Whether it is possible to structure a split-dollar deal in a way that does not raise serious regulatory questions remains an open question.
Emanuel J. Kallina II, a Baltimore lawyer, believes that he has found a way to remove such concerns. Mr. Kallina, who chairs the Government Relations Committee of the National Committee on Planned Giving, said he had asked the I.R.S. for a ruling sanctioning two specific split-dollar arrangements that he developed and that he believes pass muster.
Mr. Kallina said that his plans guarantee charities a “reasonable” rate of return on their investments in a donor’s life-insurance policy and that the plans price the premiums at a proper level.
But Mr. Kallina said the I.R.S. told him that it would not rule on his proposal, a fact that he and other other proponents of split-dollar agreements find significant.
“I’m interpreting that to mean that they [I.R.S. officials] could not find anything wrong with my plan but did not want to give it approval,” says Mr. Kallina.
Mr. Owens cautioned that charities and donors should not take comfort in the fact that I.R.S. so far has not ruled on split-dollar plans.
“I wouldn’t read anything into the absence of a notice or revenue ruling that could be interpreted as I.R.S. approval or somehow a finding that there are not tax consequences with regard to these arrangements,” Mr. Owens said.

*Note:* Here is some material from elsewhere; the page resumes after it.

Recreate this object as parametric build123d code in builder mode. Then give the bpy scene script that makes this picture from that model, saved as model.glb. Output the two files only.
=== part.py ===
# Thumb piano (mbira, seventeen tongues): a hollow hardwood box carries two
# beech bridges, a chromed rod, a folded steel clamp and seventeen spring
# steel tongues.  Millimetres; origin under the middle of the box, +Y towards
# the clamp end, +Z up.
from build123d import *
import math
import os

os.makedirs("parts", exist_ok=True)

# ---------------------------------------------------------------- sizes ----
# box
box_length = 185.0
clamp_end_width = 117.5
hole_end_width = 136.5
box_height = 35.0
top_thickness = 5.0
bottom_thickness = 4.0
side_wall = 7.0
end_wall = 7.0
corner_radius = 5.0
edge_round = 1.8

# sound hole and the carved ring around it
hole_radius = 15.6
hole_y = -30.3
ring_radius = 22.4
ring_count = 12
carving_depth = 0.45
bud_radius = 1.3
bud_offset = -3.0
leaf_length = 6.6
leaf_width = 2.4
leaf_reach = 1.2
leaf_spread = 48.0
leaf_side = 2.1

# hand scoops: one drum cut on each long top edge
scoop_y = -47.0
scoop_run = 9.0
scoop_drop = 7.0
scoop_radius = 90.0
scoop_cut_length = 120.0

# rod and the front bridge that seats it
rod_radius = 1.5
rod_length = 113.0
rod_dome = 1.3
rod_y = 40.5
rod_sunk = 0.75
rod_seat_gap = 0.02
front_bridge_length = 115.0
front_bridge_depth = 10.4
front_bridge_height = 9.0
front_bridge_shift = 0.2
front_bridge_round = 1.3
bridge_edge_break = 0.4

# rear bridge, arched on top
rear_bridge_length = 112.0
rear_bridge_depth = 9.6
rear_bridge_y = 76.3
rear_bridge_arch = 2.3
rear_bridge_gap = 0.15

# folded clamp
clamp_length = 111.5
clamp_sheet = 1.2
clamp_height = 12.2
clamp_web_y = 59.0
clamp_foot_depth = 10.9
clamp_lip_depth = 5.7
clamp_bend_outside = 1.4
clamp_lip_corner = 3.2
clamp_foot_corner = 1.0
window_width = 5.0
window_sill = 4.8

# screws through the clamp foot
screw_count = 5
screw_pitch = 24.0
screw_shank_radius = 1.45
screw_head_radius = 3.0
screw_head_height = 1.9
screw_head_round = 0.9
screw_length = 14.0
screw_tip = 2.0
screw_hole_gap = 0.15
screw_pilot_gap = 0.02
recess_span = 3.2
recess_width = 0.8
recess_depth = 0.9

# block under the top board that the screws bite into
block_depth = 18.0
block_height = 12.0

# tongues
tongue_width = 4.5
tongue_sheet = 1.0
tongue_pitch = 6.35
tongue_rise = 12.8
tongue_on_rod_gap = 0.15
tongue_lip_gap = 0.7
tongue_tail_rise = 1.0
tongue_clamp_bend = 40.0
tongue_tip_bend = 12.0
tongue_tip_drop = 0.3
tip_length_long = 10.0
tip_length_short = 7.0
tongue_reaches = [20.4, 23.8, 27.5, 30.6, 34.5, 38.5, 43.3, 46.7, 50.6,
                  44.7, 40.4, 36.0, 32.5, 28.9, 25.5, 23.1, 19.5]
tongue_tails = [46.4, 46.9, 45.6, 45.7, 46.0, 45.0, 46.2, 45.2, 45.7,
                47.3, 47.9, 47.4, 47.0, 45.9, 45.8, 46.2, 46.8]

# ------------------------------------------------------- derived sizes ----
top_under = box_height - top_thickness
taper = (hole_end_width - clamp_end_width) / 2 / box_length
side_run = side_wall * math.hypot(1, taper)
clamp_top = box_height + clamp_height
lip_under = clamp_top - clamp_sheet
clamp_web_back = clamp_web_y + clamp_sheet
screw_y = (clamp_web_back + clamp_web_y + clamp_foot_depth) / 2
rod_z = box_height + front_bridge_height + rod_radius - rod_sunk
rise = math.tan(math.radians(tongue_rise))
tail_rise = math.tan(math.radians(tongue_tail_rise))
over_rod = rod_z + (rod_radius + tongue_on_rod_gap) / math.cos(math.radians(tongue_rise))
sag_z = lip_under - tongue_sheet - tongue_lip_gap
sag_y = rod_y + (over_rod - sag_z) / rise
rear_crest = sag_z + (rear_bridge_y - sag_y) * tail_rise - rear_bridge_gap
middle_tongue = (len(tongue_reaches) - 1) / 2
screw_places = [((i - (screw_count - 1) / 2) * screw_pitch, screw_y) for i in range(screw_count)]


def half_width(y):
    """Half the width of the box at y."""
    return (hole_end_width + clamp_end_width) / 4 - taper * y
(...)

Some close observers have suggested that Congress could shut down the split-dollar strategy even before the Internal Revenue Service or a court rules on it. Indeed, some Capitol Hill insiders say privately that lawmakers are watching the issue closely.
But a challenge by the tax service is more likely to come first.
Even if the I.R.S. decides that charitable split-dollar plans violate tax law, proponents aren’t inclined to let the matter rest. InsMark officials say they will take their case to federal tax court if the I.R.S. rules against them.
Mr. Sullivan, the InsMark lawyer, points out that many other planned-giving approaches once considered revolutionary and potentially out of legal bounds were sanctioned by the U.S. Tax Court after being challenged by the I.R.S. “My guess is that is what ultimately will happen here,” he says of split-dollar plans.